Kent Nerburn sums it up by saying:
If we concern ourselves only with the good people on earth, we are not truly doing God’s work. And if we allow the hateful actions of others to determine our response to them, we are becoming mirrors to their hate. We are allowing them to set our foot upon the road that they are already traveling and moving us all further from the path of love that we know is the way of God and the way of life.
This is no small challenge. It asks us to overcome our fear and to have faith in the power of goodness. It asks us to believe that our own halting love is strong enough to take root in a field that seems choked with the weeds of hate.
The whole point of Christmas is that God came among us as the Prince of Peace, a living example of God’s way of peace, of concern for the poor and the suffering, to point us to wholeness and healing.
Jesus did not come to create divisions among us, but to bring us together.

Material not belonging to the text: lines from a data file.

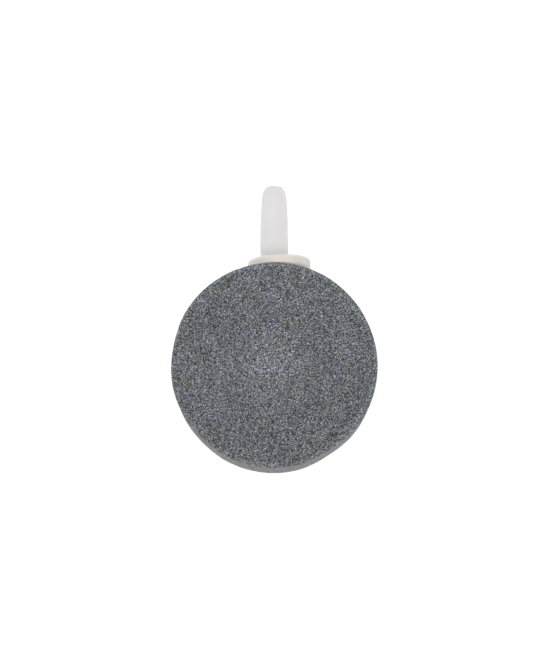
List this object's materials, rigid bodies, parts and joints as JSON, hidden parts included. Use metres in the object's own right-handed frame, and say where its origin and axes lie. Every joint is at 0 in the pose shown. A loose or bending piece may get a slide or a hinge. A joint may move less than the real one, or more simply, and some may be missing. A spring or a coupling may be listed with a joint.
{
  "type": "air stone",
  "caption": "Round disc air stone: a porous grit plate in a sealed dish, fed by a side hose tail with a collar, for aerating an aquarium or a pond.",
  "frame": {"origin": "centre of the flat sealed back, which the stone lies on", "axes": "+Z out of the porous face, +Y along the hose tail, away from the disc"},
  "size_m": [0.04, 0.0564, 0.013],
  "materials": {
    "dense_stone": "matte",
    "porous_grit": "rough",
    "milky_plastic": "satin",
    "cream_collar": "satin",
    "glue": "satin"
  },
  "bodies": {
    "root": {"base_dish": "dense_stone", "face_plate": "porous_grit", "face_bond": "glue", "hose_tail": "milky_plastic", "collar": "cream_collar", "tail_bond": "glue"}
  },
  "joints": []
}
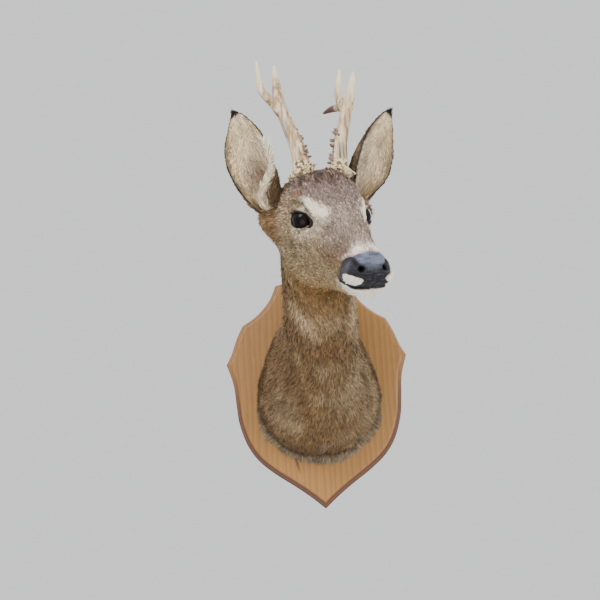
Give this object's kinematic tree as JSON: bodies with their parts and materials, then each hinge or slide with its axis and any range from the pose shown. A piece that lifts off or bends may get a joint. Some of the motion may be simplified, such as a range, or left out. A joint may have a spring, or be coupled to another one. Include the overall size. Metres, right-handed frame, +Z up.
{
  "type": "roe deer shoulder mount",
  "caption": "Taxidermy roe buck head and neck, turned to its left, with short forked antlers, on a shield-shaped wooden wall board.",
  "frame": {"origin": "on the flat back face of the shield board, on its centre line, 160 mm above the lower tip", "axes": "+Z up along the board's centre line, +Y out of the board's back towards the wall, -Y the way the buck faces, +X the buck's own left"},
  "size_m": [0.254, 0.3458, 0.5243],
  "materials": {
    "board": "light oak with vertical grain, satin varnish, darker moulded edge",
    "screws": "zinc-plated screw heads in the board's back",
    "coat": "dense grey-brown agouti winter hair, matt",
    "chin_coat": "short cream-white hair, matt",
    "ear_coat": "brown hair outside, cream hair inside, dark rim",
    "nose_leather": "black pebbled nose leather with a soft blue-grey gloss",
    "eye_glass": "near-black brown glass eye, high gloss",
    "antler": "grey-tan antler bone with grooves and pearls, pale polished tips"
  },
  "bodies": {
    "root": {"shield_board": "board", "board_screw_1": "screws", "board_screw_2": "screws", "board_screw_3": "screws", "neck_lower": "coat", "neck_upper": "coat", "head_cranium": "coat", "head_face": "coat", "chin": "chin_coat", "nose_pad": "nose_leather", "ear_left": "ear_coat", "ear_right": "ear_coat", "eye_left": "eye_glass", "eye_right": "eye_glass", "antler_left_beam": "antler", "antler_left_front_tine": "antler", "antler_left_main_tine": "antler", "antler_left_rear_tine": "antler", "antler_right_beam": "antler", "antler_right_front_tine": "antler", "antler_right_main_tine": "antler"}
  },
  "joints": []
}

Jesus did not come to be a superior religious figure, but to serve those in need.
The truth is that, in Jesus, God came to be beside the people- all people. God sent God’s son to show us the way of peace on earth, goodwill toward all people. Jesus entered our world as a smiling, helpless baby- not as a mighty warrior, showing us that we don’t have to fight for God’s love.
We don’t have to earn it, to possess it, or to hoard it for ourselves. We only have to accept it and embrace it, and share it with our hurting world.
So let us follow the Prince of Peace this Christmas. Let us help those around us to forego the “war for Christmas”, and let us all do a lot more loving, and work toward a lot more healing.
Maybe then the rest of the world would look at Christmas, and Christians, a lot differently. Maybe then, we will all find a lot more peace on earth, a lot more goodwill toward all people.